··· GIVEN INFORMATION ···

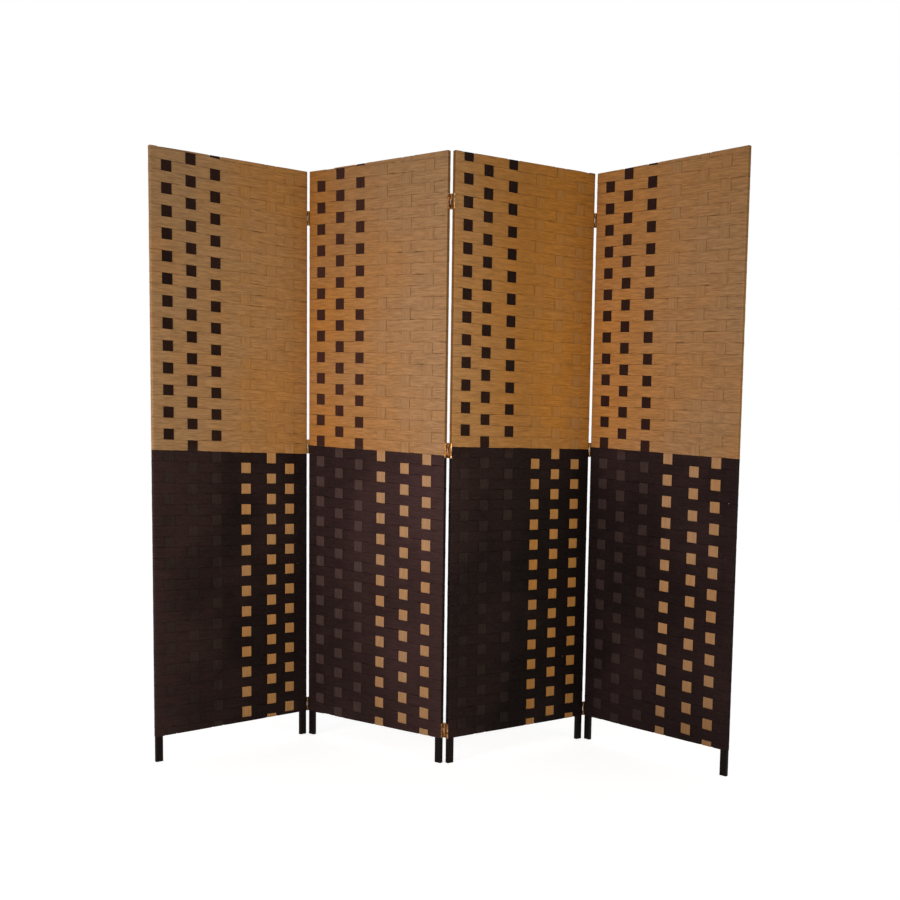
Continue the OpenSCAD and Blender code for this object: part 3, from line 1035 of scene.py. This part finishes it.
class SCREEN_OT_upright_tapes(bpy.types.Operator):
    """Weaves the upright tapes through the rows of every panel"""

    bl_idname = "screen.upright_tapes"
    bl_label = "Upright tapes"

    def execute(self, context):
        sizes, colours = context.scene.screen_tapes, context.scene.screen_colours
        cord = TAPE_WIDTH / sizes.cords
        kinds = (
            ("dark", range(0, 3), tape_material(
                "Brown upright tape", colours.brown_shaded, colours.brown_lit, cord,
                contrast=0.16, seam_shadow=0.3, upper=colours.upper_brown, lower=colours.lower_brown)),
            ("tan", range(3, 6), tape_material(
                "Tan upright tape", colours.tan_shaded, colours.tan_lit, cord,
                contrast=0.12, seam_shadow=0.3, upper=colours.upper_tan, lower=colours.lower_tan)),
        )
        for p in PANELS:
            rng = np.random.default_rng(SEEDS["uprights"] + p)
            weave = Weave(p)
            for shade, tapes, finish in kinds:
                strips = [upright_tape(weave, c, sizes, rng) for c in tapes]
                # One share of painted light over each panel's upright tapes.
                fading = [PAINTED_LIGHT_UPRIGHTS[shade][p - 1]] * 3
                obj = strips_object(
                    f"uprights_{shade}_{p}", strips, p, fading, PAINTED_SHADE_ACROSS[shade][p - 1])
                obj.data.materials.append(finish)
                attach(obj, f"panel_{p}")
                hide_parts(f"warps_{shade}_{p}")
        return {"FINISHED"}


class SCREEN_OT_frame(bpy.types.Operator):
    """Stains the stiles and rails"""

    bl_idname = "screen.frame"
    bl_label = "Stained frame"

    def execute(self, context):
        wood = wood_material(context.scene.screen_colours.wood)
        pieces = ("stile_left", "stile_right", "rail_top", "rail_middle", "rail_bottom")
        finish_nodes([f"{piece}_{p}" for piece in pieces for p in PANELS], wood)
        return {"FINISHED"}


class SCREEN_OT_hinges(bpy.types.Operator):
    """Gives leaves, links and pins brass; plates in the folds are darker, as painted shade"""

    bl_idname = "screen.hinges"
    bl_label = "Brass hinges"

    def execute(self, context):
        colours = context.scene.screen_colours
        worn = brass_material("Worn brass", colours.brass, colours.tarnish, 0.35, 0.34)
        shaded_brass = brass_material("Shaded brass", colours.shaded_brass, colours.tarnish, 0.3, 0.4)
        dull = brass_material("Dull brass", colours.tarnish, colours.grime, 0.1, 0.45)
        for j in JOINTS:
            plates = [f"hinge_{n}_{j}" for n in ("leaves_left", "leaves_right", "links")]
            # The plates at the joints in the folds take the darker brass as painted shade.
            finish_nodes(plates, worn if j == 23 else shaded_brass)
            finish_nodes([f"hinge_pins_{j}"], dull)
        return {"FINISHED"}


class SCREEN_OT_screws(bpy.types.Operator):
    """Sets the cross-recessed screws that hold the leaves"""

    bl_idname = "screen.screws"
    bl_label = "Hinge screws"

    def execute(self, context):
        colours = context.scene.screen_colours
        finish = brass_material("Screw brass", colours.tarnish, colours.grime, 0.3, 0.4)
        screw = cross_screw(context.scene.screen_screws)
        rng = np.random.default_rng(SEEDS["screws"])
        for j in JOINTS:
            for side, p in (("left", j // 10), ("right", j % 10)):
                obj = screws_object(f"screws_{side}_{j}", screw, p, side == "left", rng)
                obj.data.materials.append(finish)
                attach(obj, f"panel_{p}")
                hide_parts(f"hinge_screws_{side}_{j}")
        return {"FINISHED"}


class SCREEN_OT_stage(bpy.types.Operator):
    """Sets the floor, the lights and the camera"""

    bl_idname = "screen.stage"
    bl_label = "Studio"

    def execute(self, context):
        scene, settings = context.scene, context.scene.screen_stage
        floor = pale_floor(settings)
        scene.world = studio_world(settings)
        soft_light("left softbox", settings.left_place, settings.left_power,
                   settings.left_tint, settings)
        soft_light("right softbox", settings.right_place, settings.right_power,
                   settings.right_tint, settings)
        scene.camera = stage_camera(settings)
        scene.view_settings.view_transform = "Standard"
        return {"FINISHED"}


class SCREEN_PT_sidebar(bpy.types.Panel):
    """Lists the screen's pieces, sizes and colours"""

    bl_idname = "SCREEN_PT_sidebar"
    bl_label = "Woven screen"
    bl_space_type = "VIEW_3D"
    bl_region_type = "UI"
    bl_category = "Screen"

    def draw(self, context):
        layout, scene = self.layout, context.scene
        for piece in PIECES:
            layout.operator(piece.bl_idname)
        for settings in (getattr(scene, key) for key in SETTINGS):
            box = layout.box()
            for key in settings.__annotations__:
                box.prop(settings, key)


PIECES = (
    SCREEN_OT_wound_rows,
    SCREEN_OT_upright_tapes,
    SCREEN_OT_frame,
    SCREEN_OT_hinges,
    SCREEN_OT_screws,
    SCREEN_OT_stage,
)
SETTINGS = {
    "screen_tapes": ScreenTapeSizes,
    "screen_screws": ScreenScrewSizes,
    "screen_colours": ScreenColours,
    "screen_stage": ScreenStage,
}


def register():
    for kind in (*SETTINGS.values(), *PIECES, SCREEN_PT_sidebar):
        bpy.utils.register_class(kind)
    for key, kind in SETTINGS.items():
        setattr(bpy.types.Scene, key, PointerProperty(type=kind))


def unregister():
    for key in SETTINGS:
        delattr(bpy.types.Scene, key)
    for kind in (SCREEN_PT_sidebar, *reversed(PIECES), *SETTINGS.values()):
        bpy.utils.unregister_class(kind)


def main():
    register()
    bpy.ops.screen.wound_rows()
    bpy.ops.screen.upright_tapes()
    bpy.ops.screen.frame()
    bpy.ops.screen.hinges()
    bpy.ops.screen.screws()
    bpy.ops.screen.stage()
    bpy.context.view_layer.update()


if __name__ == "__main__":
    main()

···

DIRECTIONS:
Using the data above, return each line exactly as written.

THE SOLUTION:
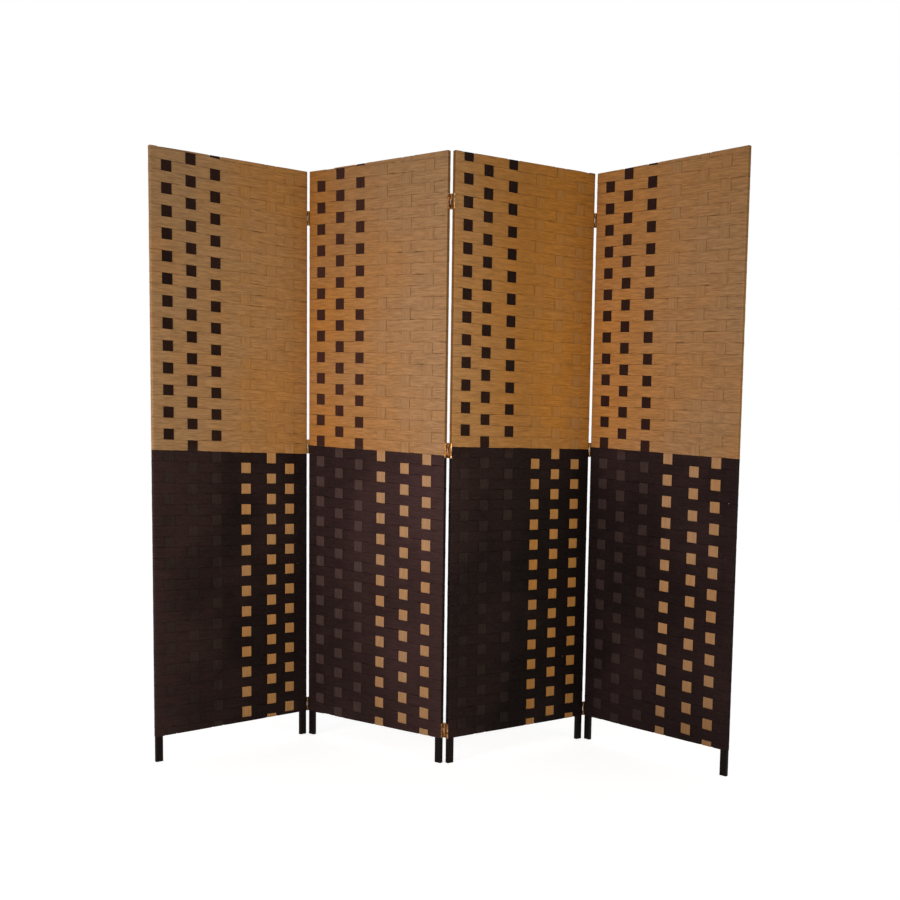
Continue the OpenSCAD and Blender code for this object: part 3, from line 1035 of scene.py. This part finishes it.
class SCREEN_OT_upright_tapes(bpy.types.Operator):
    """Weaves the upright tapes through the rows of every panel"""

    bl_idname = "screen.upright_tapes"
    bl_label = "Upright tapes"

    def execute(self, context):
        sizes, colours = context.scene.screen_tapes, context.scene.screen_colours
        cord = TAPE_WIDTH / sizes.cords
        kinds = (
            ("dark", range(0, 3), tape_material(
                "Brown upright tape", colours.brown_shaded, colours.brown_lit, cord,
                contrast=0.16, seam_shadow=0.3, upper=colours.upper_brown, lower=colours.lower_brown)),
            ("tan", range(3, 6), tape_material(
                "Tan upright tape", colours.tan_shaded, colours.tan_lit, cord,
                contrast=0.12, seam_shadow=0.3, upper=colours.upper_tan, lower=colours.lower_tan)),
        )
        for p in PANELS:
            rng = np.random.default_rng(SEEDS["uprights"] + p)
            weave = Weave(p)
            for shade, tapes, finish in kinds:
                strips = [upright_tape(weave, c, sizes, rng) for c in tapes]
                # One share of painted light over each panel's upright tapes.
                fading = [PAINTED_LIGHT_UPRIGHTS[shade][p - 1]] * 3
                obj = strips_object(
                    f"uprights_{shade}_{p}", strips, p, fading, PAINTED_SHADE_ACROSS[shade][p - 1])
                obj.data.materials.append(finish)
                attach(obj, f"panel_{p}")
                hide_parts(f"warps_{shade}_{p}")
        return {"FINISHED"}


class SCREEN_OT_frame(bpy.types.Operator):
    """Stains the stiles and rails"""

    bl_idname = "screen.frame"
    bl_label = "Stained frame"

    def execute(self, context):
        wood = wood_material(context.scene.screen_colours.wood)
        pieces = ("stile_left", "stile_right", "rail_top", "rail_middle", "rail_bottom")
        finish_nodes([f"{piece}_{p}" for piece in pieces for p in PANELS], wood)
        return {"FINISHED"}


class SCREEN_OT_hinges(bpy.types.Operator):
    """Gives leaves, links and pins brass; plates in the folds are darker, as painted shade"""

    bl_idname = "screen.hinges"
    bl_label = "Brass hinges"

    def execute(self, context):
        colours = context.scene.screen_colours
        worn = brass_material("Worn brass", colours.brass, colours.tarnish, 0.35, 0.34)
        shaded_brass = brass_material("Shaded brass", colours.shaded_brass, colours.tarnish, 0.3, 0.4)
        dull = brass_material("Dull brass", colours.tarnish, colours.grime, 0.1, 0.45)
        for j in JOINTS:
            plates = [f"hinge_{n}_{j}" for n in ("leaves_left", "leaves_right", "links")]
            # The plates at the joints in the folds take the darker brass as painted shade.
            finish_nodes(plates, worn if j == 23 else shaded_brass)
            finish_nodes([f"hinge_pins_{j}"], dull)
        return {"FINISHED"}


class SCREEN_OT_screws(bpy.types.Operator):
    """Sets the cross-recessed screws that hold the leaves"""

    bl_idname = "screen.screws"
    bl_label = "Hinge screws"

    def execute(self, context):
        colours = context.scene.screen_colours
        finish = brass_material("Screw brass", colours.tarnish, colours.grime, 0.3, 0.4)
        screw = cross_screw(context.scene.screen_screws)
        rng = np.random.default_rng(SEEDS["screws"])
        for j in JOINTS:
            for side, p in (("left", j // 10), ("right", j % 10)):
                obj = screws_object(f"screws_{side}_{j}", screw, p, side == "left", rng)
                obj.data.materials.append(finish)
                attach(obj, f"panel_{p}")
                hide_parts(f"hinge_screws_{side}_{j}")
        return {"FINISHED"}


class SCREEN_OT_stage(bpy.types.Operator):
    """Sets the floor, the lights and the camera"""

    bl_idname = "screen.stage"
    bl_label = "Studio"

    def execute(self, context):
        scene, settings = context.scene, context.scene.screen_stage
        floor = pale_floor(settings)
        scene.world = studio_world(settings)
        soft_light("left softbox", settings.left_place, settings.left_power,
                   settings.left_tint, settings)
        soft_light("right softbox", settings.right_place, settings.right_power,
                   settings.right_tint, settings)
        scene.camera = stage_camera(settings)
        scene.view_settings.view_transform = "Standard"
        return {"FINISHED"}


class SCREEN_PT_sidebar(bpy.types.Panel):
    """Lists the screen's pieces, sizes and colours"""

    bl_idname = "SCREEN_PT_sidebar"
    bl_label = "Woven screen"
    bl_space_type = "VIEW_3D"
    bl_region_type = "UI"
    bl_category = "Screen"

    def draw(self, context):
        layout, scene = self.layout, context.scene
        for piece in PIECES:
            layout.operator(piece.bl_idname)
        for settings in (getattr(scene, key) for key in SETTINGS):
            box = layout.box()
            for key in settings.__annotations__:
                box.prop(settings, key)


PIECES = (
    SCREEN_OT_wound_rows,
    SCREEN_OT_upright_tapes,
    SCREEN_OT_frame,
    SCREEN_OT_hinges,
    SCREEN_OT_screws,
    SCREEN_OT_stage,
)
SETTINGS = {
    "screen_tapes": ScreenTapeSizes,
    "screen_screws": ScreenScrewSizes,
    "screen_colours": ScreenColours,
    "screen_stage": ScreenStage,
}


def register():
    for kind in (*SETTINGS.values(), *PIECES, SCREEN_PT_sidebar):
        bpy.utils.register_class(kind)
    for key, kind in SETTINGS.items():
        setattr(bpy.types.Scene, key, PointerProperty(type=kind))


def unregister():
    for key in SETTINGS:
        delattr(bpy.types.Scene, key)
    for kind in (SCREEN_PT_sidebar, *reversed(PIECES), *SETTINGS.values()):
        bpy.utils.unregister_class(kind)


def main():
    register()
    bpy.ops.screen.wound_rows()
    bpy.ops.screen.upright_tapes()
    bpy.ops.screen.frame()
    bpy.ops.screen.hinges()
    bpy.ops.screen.screws()
    bpy.ops.screen.stage()
    bpy.context.view_layer.update()


if __name__ == "__main__":
    main()